In the same Facebook post, she recounts the many other instances in which she was harassed or intruded upon, such as the time another person touched her arm inappropriately, or when she was catcalled by men who denied it when she confronted them about it.

You can read it here:

And the full text of her sharing here:

I want to talk about something that happened to me this evening. And events that have happened to me over the past few years.

Let’s talk what happened tonight first. Over the past week, my assistant Elsie and I have been in the midst of setting up our new office space. We engaged a mover, whom we came to like because we felt he was earnest and sincere. We then engaged him for two more moves, the last of which was supposed to happen tomorrow.

However, while cleaning up the office with my best friend Daryl this evening, I received the following text messages from our delivery guy. It started with a message he had intended to send to a “business partner “ which got accidentally delivered to me instead. Subsequently, he went into damage control mode, and came up with excuses, as you can evidently tell.

When I saw the messages, I looked at my phone for a good 2 minutes in utter disbelief. Daryl, noticing me, asked what happened. When I showed him the messages, he was left speechless as well. We then proceeded to contact Elsie and my boyfriend Imran, and made the decision to immediately cancel the delivery appointment we had scheduled for tomorrow.

Now I’m not here to crucify this mover or his company, because that does not solve or address the overarching issue: how some guys think they can get away with objectifying women. Perhaps I’m in and over my head for thinking this issue can be “solved” in the first place, but here’s my two cents worth anyway.

It sucks when I was inappropriately touched on my arm at a restaurant in Bangkok. All I wanted was to have a nice dinner with friends. I couldn’t help but feel like washing my arm over and over again throughout the night.

It sucks when I was catcalled by a bunch of AV-Crew Guys while taking a photo outside the National Gallery (I was in turtleneck and overalls). It sucks even more when I tried to stand up for myself, confronted them, only to have them deny their catcalling. I called the AV company crying and in absolute distress – again, my assistant Elsie had to watch me – only to have them tell me they will let their management know about this. I did not get a reply.
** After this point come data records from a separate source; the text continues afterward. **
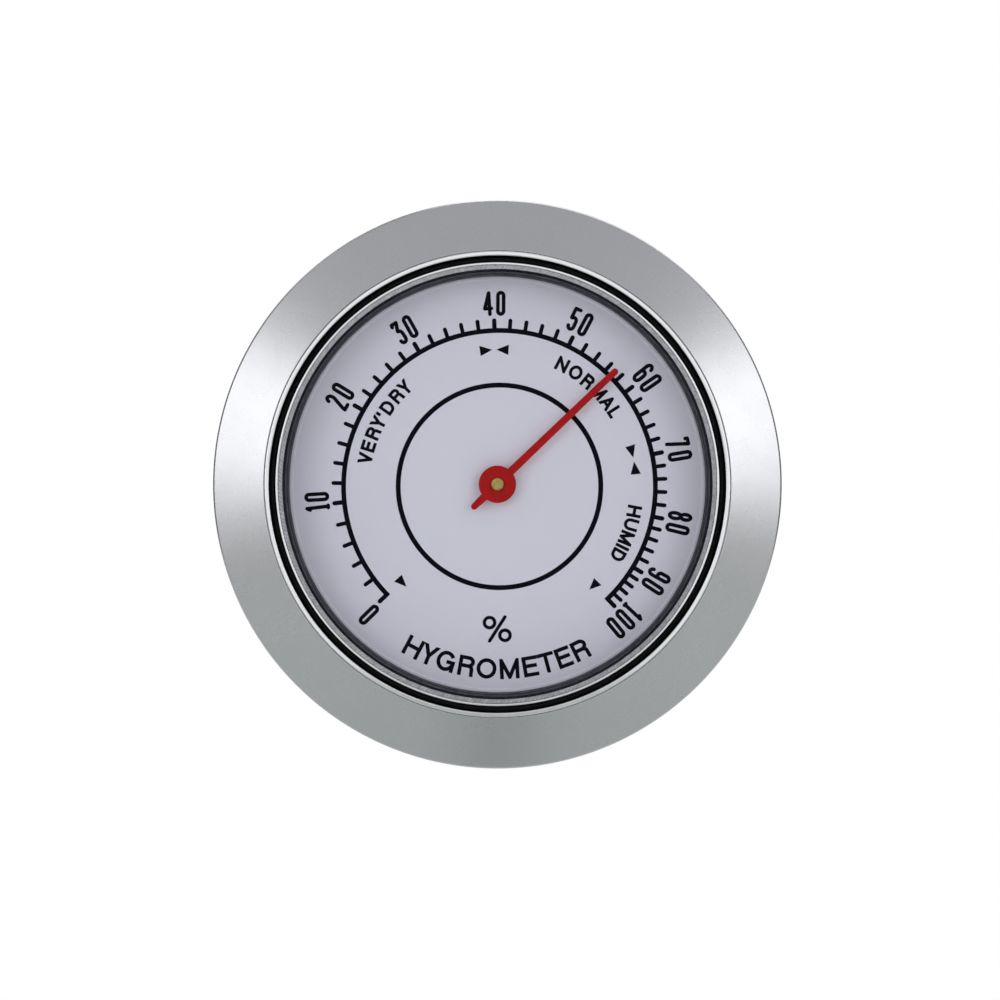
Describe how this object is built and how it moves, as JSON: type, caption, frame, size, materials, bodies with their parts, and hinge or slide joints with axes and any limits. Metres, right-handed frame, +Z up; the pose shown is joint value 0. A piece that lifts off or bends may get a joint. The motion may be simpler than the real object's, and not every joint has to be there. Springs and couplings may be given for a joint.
{
  "type": "dial hygrometer",
  "caption": "Round panel-mount dial hygrometer: satin-chrome flange, push-fit capsule, pale printed dial, red pointer and a moisture-sensitive coil movement.",
  "frame": {"origin": "on the dial's axis, in the plane of the flange's rear face, which rests on the panel", "axes": "+Z up towards the 40 percent mark, the dial faces -Y, +X to the reader's right, +Y into the panel"},
  "size_m": [0.06, 0.0151, 0.06],
  "materials": {
    "satin_chrome": "satin-plated cone, bright rounded lip",
    "bright_chrome": "polished",
    "ribbed_steel": "fine radial ribs",
    "black_rubber": "moulded, low sheen",
    "dark_surround": "moulded, matt",
    "black_enamel": "stoved satin paint on steel",
    "lens_glass": "clear, polished",
    "dial_enamel": "pale lilac-grey, smooth and matt",
    "dial_ink": "screen-printed black",
    "pointer_red": "red lacquer",
    "brass": "turned",
    "bronze": "turned, oiled",
    "plate_aluminium": "fine rolled sheet",
    "screw_steel": "turned",
    "strip_metal": "rolled strip",
    "strip_film": "moisture-sensitive layer",
    "felt": "pressed dust felt"
  },
  "bodies": {
    "mounting_ring": {"mounting_bezel": "satin_chrome", "grip_band": "black_rubber"},
    "capsule": {"capsule_rim": "bright_chrome", "ribbed_ring": "ribbed_steel", "lens": "lens_glass", "lens_gasket": "black_rubber", "dial_spacer": "dark_surround", "dial_plate": "dial_enamel", "case_can": "black_enamel", "front_o_ring": "black_rubber", "rear_o_ring": "black_rubber", "vent_screen": "felt", "back_spacer": "dark_surround", "movement_plate": "plate_aluminium", "pillars": "brass", "movement_bridge": "brass", "bridge_screws": "screw_steel", "front_bearing": "bronze"},
    "calibrator": {"adjuster_screw": "brass", "adjuster_clip": "screw_steel", "coil_arm": "brass", "coil_stud": "brass", "stud_cap": "screw_steel", "rear_bearing": "bronze", "coil_metal": "strip_metal", "coil_paper": "strip_film"},
    "pointer_arbor": {"coil_collet": "brass", "arbor": "brass", "pointer": "pointer_red"}
  },
  "joints": [
    {"name": "capsule_pull", "type": "slide", "parent": "mounting_ring", "child": "capsule", "axis": [0, -1, 0], "range_m": [0, 0.02]},
    {"name": "calibration_turn", "type": "hinge", "parent": "capsule", "child": "calibrator", "pos_m": [0, 0.01, 0], "axis": [0, -1, 0], "range_deg": [-30, 30]},
    {"name": "pointer_turn", "type": "hinge", "parent": "calibrator", "child": "pointer_arbor", "pos_m": [0, 0.004, 0], "axis": [0, -1, 0], "range_deg": [-89.9, 179], "stiffness_Nm_per_rad": 0.00005, "deforming": ["coil_metal", "coil_paper"]}
  ]
}
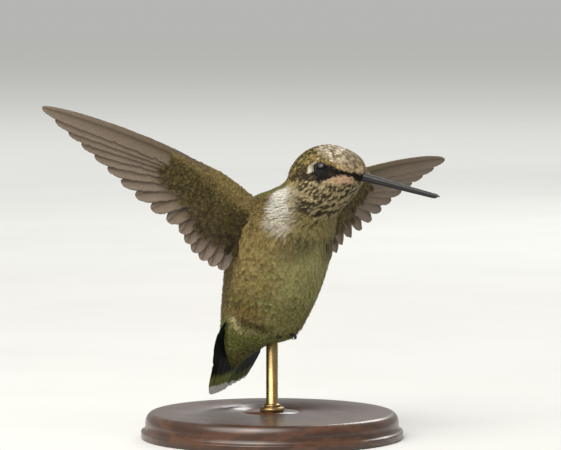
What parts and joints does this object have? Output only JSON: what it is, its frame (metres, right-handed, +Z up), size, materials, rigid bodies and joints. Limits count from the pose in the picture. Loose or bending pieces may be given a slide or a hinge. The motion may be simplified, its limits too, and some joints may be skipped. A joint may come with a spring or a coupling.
{
  "type": "hummingbird model",
  "caption": "Life-size hovering hummingbird with raised wings, turned head and long thin bill, held by a rod on a round base.",
  "frame": {"origin": "centre of the underside of the stand's round base", "axes": "+Z up, +X the way the bird's body faces (its bill points down and to the left of that), +Y to the bird's left; the underside of the base faces -Z"},
  "size_m": [0.0645, 0.1056, 0.0714],
  "materials": {
    "body_plumage": "matte",
    "head_plumage": "matte",
    "wing_coverts": "matte",
    "flight_feathers": "satin",
    "tail_feathers": "satin",
    "eye": "gloss",
    "bill": "satin",
    "foot": "satin",
    "stand_wood": "satin",
    "stand_brass": "satin"
  },
  "bodies": {
    "root": {"tail_coverts": "body_plumage", "belly": "body_plumage", "breast": "body_plumage", "neck": "body_plumage", "head": "head_plumage", "eye_left": "eye", "eye_right": "eye", "bill_upper": "bill", "bill_lower": "bill", "wing_right_arm": "wing_coverts", "wing_right_primaries": "flight_feathers", "wing_right_secondaries": "flight_feathers", "wing_left_arm": "wing_coverts", "wing_left_primaries": "flight_feathers", "wing_left_secondaries": "flight_feathers", "tail_left": "tail_feathers", "tail_right": "tail_feathers", "leg_right": "foot", "foot_right": "foot", "leg_left": "foot", "foot_left": "foot", "stand_base": "stand_wood", "stand_rod": "stand_brass"}
  },
  "joints": []
}
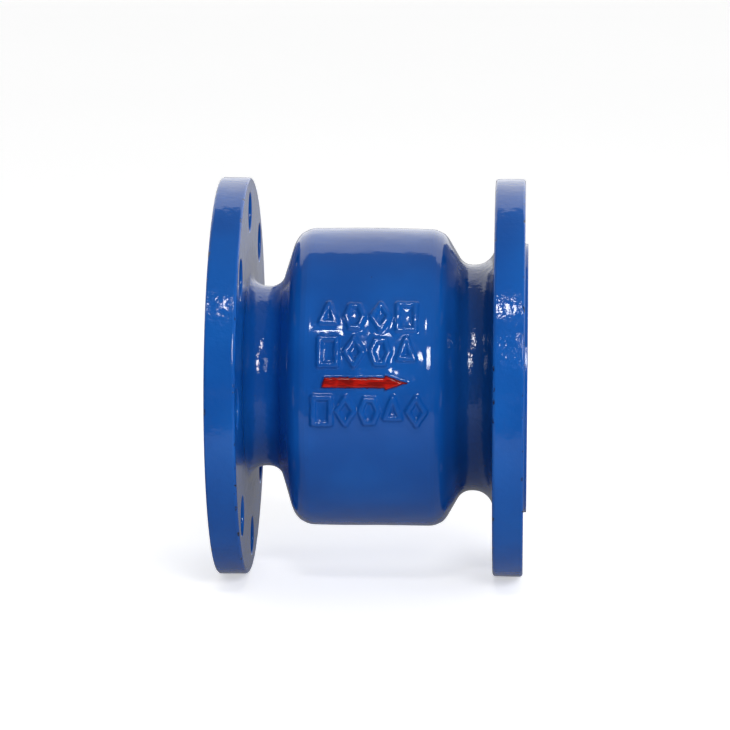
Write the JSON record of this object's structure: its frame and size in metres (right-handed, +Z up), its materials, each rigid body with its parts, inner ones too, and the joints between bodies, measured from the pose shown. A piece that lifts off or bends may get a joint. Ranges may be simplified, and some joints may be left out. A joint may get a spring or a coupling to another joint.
{
  "type": "flanged check valve",
  "caption": "Flanged axial check valve: a spring-loaded disc lifts off a seat ring inside a round cast body to let flow pass one way only.",
  "frame": {"origin": "on the flow axis, halfway between the two flange faces", "axes": "+X along the flow, from the inlet flange to the outlet flange; +Z up; the cast marks are on the -Y side"},
  "size_m": [0.15, 0.1914, 0.1914],
  "materials": {
    "blue_epoxy": "glossy epoxy powder coat over cast iron",
    "bronze": "machined",
    "stainless": "machined",
    "spring_steel": "drawn wire",
    "black_rubber": "moulded"
  },
  "bodies": {
    "housing": {"body": "blue_epoxy", "seat_ring": "bronze", "seat_o_ring": "black_rubber", "seat_screw_1": "stainless", "seat_screw_2": "stainless", "seat_screw_3": "stainless", "seat_screw_4": "stainless", "inlet_bush": "bronze", "outlet_guide": "blue_epoxy", "outlet_bush": "bronze", "retaining_ring": "spring_steel", "spring": "spring_steel"},
    "disc_assembly": {"disc": "stainless", "disc_seal": "black_rubber", "seal_retainer": "stainless", "retainer_screw_1": "stainless", "retainer_screw_2": "stainless", "retainer_screw_3": "stainless", "retainer_screw_4": "stainless", "stem": "stainless", "stem_washer": "stainless", "stem_nut": "stainless"}
  },
  "joints": [
    {"name": "disc_slide", "type": "slide", "parent": "housing", "child": "disc_assembly", "axis": [1, 0, 0], "range_m": [0, 0.018], "stiffness_N_per_m": 1200, "springref_m": -0.0125, "deforming": ["spring"]}
  ]
}
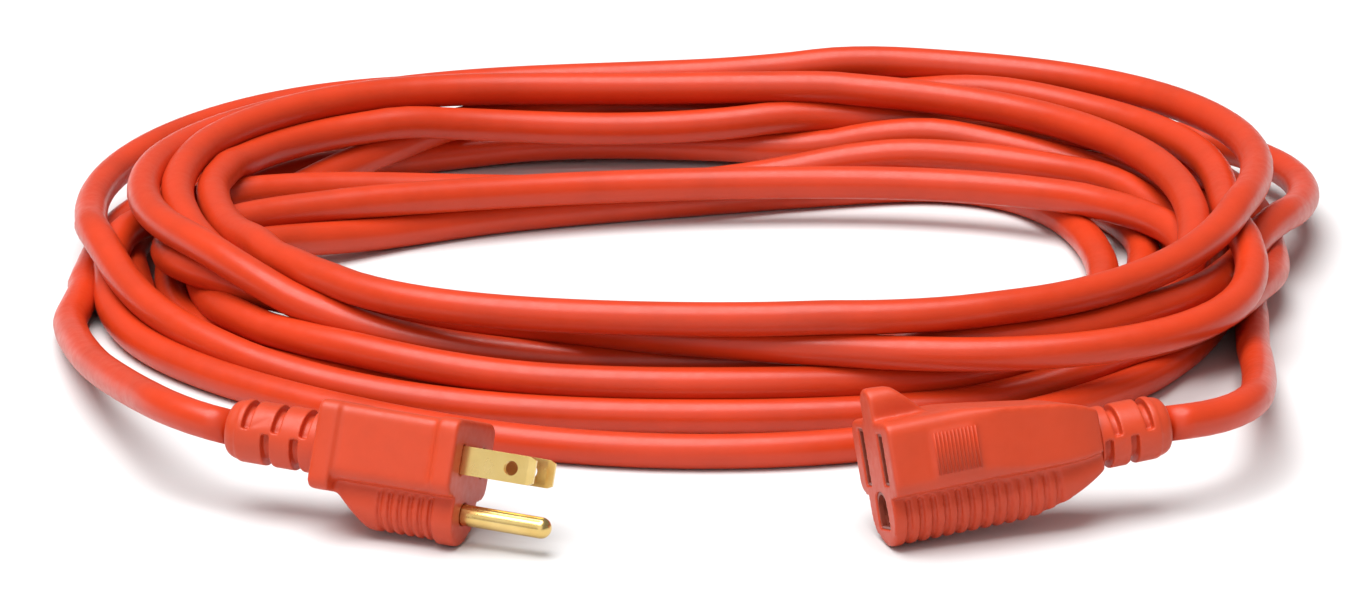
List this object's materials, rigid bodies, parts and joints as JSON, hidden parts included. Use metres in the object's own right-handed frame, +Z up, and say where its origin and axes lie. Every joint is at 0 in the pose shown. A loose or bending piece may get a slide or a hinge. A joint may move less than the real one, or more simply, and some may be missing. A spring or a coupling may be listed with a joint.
{
  "type": "extension cord",
  "caption": "Orange grounded extension cord lying in a flat oval coil, with a moulded three-prong plug and a moulded connector, both with slotted flexible strain reliefs.",
  "frame": {"origin": "on the floor under the middle of the whole object's box", "axes": "+X along the oval coil, towards the connector's side; +Y from the two ends at the front to the back of the coil; +Z up"},
  "size_m": [0.307, 0.3025, 0.0351],
  "materials": {
    "cord_jacket": "satin PVC jacket, faint lengthwise draw lines",
    "moulded_body": "satin moulded PVC, soft highlights",
    "brass": "bright stamped brass with fine drawing lines",
    "copper": "bare stranded copper",
    "wire_black": "PVC insulation",
    "wire_white": "PVC insulation",
    "wire_green": "PVC insulation",
    "carrier_plastic": "natural moulded thermoplastic"
  },
  "bodies": {
    "cord": {"cord_coil": "cord_jacket", "cord_lead_plug": "cord_jacket", "cord_lead_connector": "cord_jacket"},
    "plug": {"plug_body": "moulded_body", "plug_strain_relief": "moulded_body", "plug_cord_end": "cord_jacket", "plug_blade_carrier": "carrier_plastic", "plug_line_blade": "brass", "plug_neutral_blade": "brass", "plug_ground_pin": "brass", "plug_line_wire": "wire_black", "plug_neutral_wire": "wire_white", "plug_ground_wire": "wire_green", "plug_line_copper": "copper", "plug_neutral_copper": "copper", "plug_ground_copper": "copper"},
    "connector": {"connector_body": "moulded_body", "connector_strain_relief": "moulded_body", "connector_cord_end": "cord_jacket", "connector_carrier": "carrier_plastic", "connector_line_contact": "brass", "connector_neutral_contact": "brass", "connector_ground_contact": "brass", "connector_line_wire": "wire_black", "connector_neutral_wire": "wire_white", "connector_ground_wire": "wire_green", "connector_line_copper": "copper", "connector_neutral_copper": "copper", "connector_ground_copper": "copper"}
  },
  "joints": [
    {"name": "plug_flex", "type": "hinge", "parent": "cord", "child": "plug", "pos_m": [-0.09028, -0.12098, 0.0186], "axis": [0, 0, 1], "range_deg": [-30, 20], "stiffness_Nm_per_rad": 0.08, "deforming": ["plug_strain_relief", "plug_cord_end"]},
    {"name": "connector_flex", "type": "hinge", "parent": "cord", "child": "connector", "pos_m": [0.09796, -0.11984, 0.01919], "axis": [0, 0, 1], "range_deg": [-20, 30], "stiffness_Nm_per_rad": 0.08, "deforming": ["connector_strain_relief", "connector_cord_end"]}
  ]
}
It sucks when I got into a taxi after giving a career talk at the Girls Home – trying to motivate girls to do better and be better – only to have the driver tell me “So, what were you doing [at the Girls Home]? To talk about how bad you are?”

It sucks when here you are, trying to grow a business and set up a company, only to have a mover – whom your assistant and yourself have sung nothing but praises about – undermine you entirely by talking about whether or not you were wearing a bra underneath a dress. To which I will answer now, yes I was.

Was I showing too much skin? No. Was I behaving inappropriately? No. In fact, it also sucks that my assistant had to go through two of the aforementioned experiences with me, and all both of us were trying to do, was work.

I may not have been physically attacked, but psychologically I have been affected for life, all because some guys think that it is okay to catcall and talk about their client’s breasts, to which, has no relation to an armchair and a dresser they have to pick up the next day. I mean, forget about growing my business or giving talks to young girls, let’s talk about whether or not I wear bras underneath dresses, and how “bad” I actually am.

So to some of those dickheads out there, stop catcalling, stop talking about other people’s breasts (I’m sure as hell not going around talking about penises), and stop encouraging your guy friends to talk that way.